Domingo, 21 de noviembre de 2010 | Hoy
Ganarse la vida no sólo hace referencia al trabajo y el dinero. De esa cotidianidad forjada día a día trata la novela de Ignacio Molina.
Por Sebastian Basualdo
Si bien Los modos de ganarse la vida es la primera novela de Ignacio Molina, los notables cuentos que integraron Los estantes vacíos (Entropía, 2006) ya daban muestras de que nos encontrábamos frente a un narrador cuyo dominio en la técnica narrativa excedía los parámetros del realismo minimalista, logrando una vuelta de tuerca al género y sobre todo a sus limitaciones. Una vez más, el escritor nacido en Bahía Blanca retoma esas descripciones íntimas y minuciosas, pero esta vez desde la perspectiva de un joven cuya relación con la realidad parece un inventario preciso de todo aquello que conforma su cotidianidad y que, llevado al límite, se convierte inevitablemente en una gran metáfora de la sensación de soledad que provoca vivir en un mundo vulnerable que cambia pero mucho más lentamente que en la vida real (por ejemplo, en la novela los cassettes conviven aún con Internet), a finales de una década, con una adolescencia tardía a cuestas y un sentido de la vida adulta todavía desdibujado por una ciudadanía que no se reconoce ni en lo político ni en los valores propios de una sociedad de consumo.

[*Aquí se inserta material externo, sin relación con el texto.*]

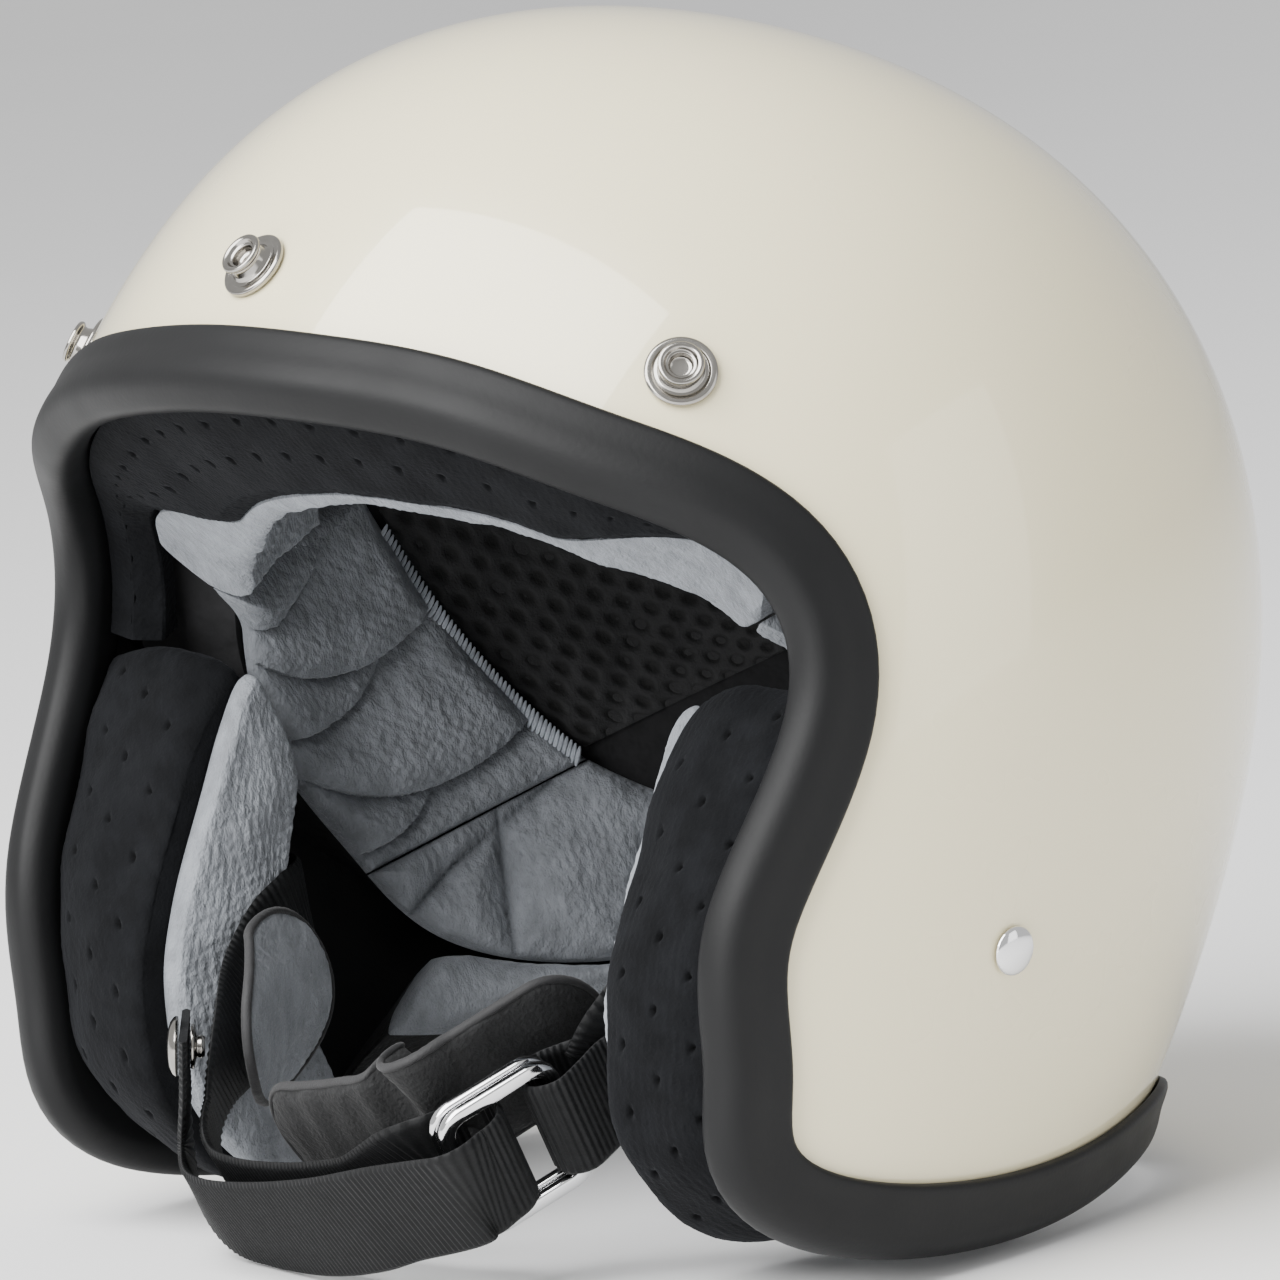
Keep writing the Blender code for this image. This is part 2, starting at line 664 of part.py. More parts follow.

“Después, en orden no cronológico, cociné y almorcé un omelet, fumé un cigarrillo de marihuana que guardaba desde hacía cuatro meses en un cajón, dejé los cubiertos en la pileta de lavar y me encerré en el baño, con la luz apagada y bajo la lluvia tibia, durante unos cuarenta minutos”, dirá Luciano, personaje principal de una novela que podría definirse como la extensa letanía del no decir.
Aquí está el secreto de Ignacio Molina: concentrarse en lo no dicho. Priorizar lo secundario para esconder, muy por debajo, lo importante y hacer de Los modos de ganarse la vida una gran amalgama de historias que no buscan una resolución sino perpetuarse como experiencia. En apariencia trivial y cargadas de lugares comunes, es cierto; pero es deliberado, se trata aquí de extrañar situaciones que resultan próximas y familiares. Luciano, un joven de veintisiete años que vive con Cecilia, su novia, está sumergido en la cotidianidad y en la repetición de los días cargados de obligaciones, tareas y recuerdos, hasta que, en un determinado momento, todo se desbarata internamente para nuestro joven protagonista y, como recordando al Mersault de Camus, el tiempo se torna extraño y ajeno, incluso el amor, o sobre todo el amor y el deseo, quizá la amistad, el sentido de la lealtad y los códigos de un muchacho de barrio. “Aunque sabíamos que el almacén no quedaba lejos, Cecilia y Guillermo volvieron antes de lo que esperábamos. Por detrás de la música y de la respiración de Marina oí el chirrido de la puerta de calle. Al sentir las voces cada vez más cerca, ella fue a encerrarse en el baño. Yo tuve que hacer un esfuerzo para acomodarme los pantalones, y, antes de girar la llave, me tomé de un solo trago lo que quedaba en el vaso.” La vida sin luchas resulta trivial.
Dividida en tres partes, con un interesante cambio de perspectiva en el abordaje de los personajes, por medio de una prosa depurada y sin rodeos, Ignacio Molina ha escrito una novela donde cada detalle se sustenta a sí mismo como una constelación. Que el título no nos confunda: ganarse la vida no siempre tiene relación directa con ganar dinero. A veces ganarse la vida quiere decir otra cosa, y el mero hecho de levantarse cada mañana lo estaría justificando.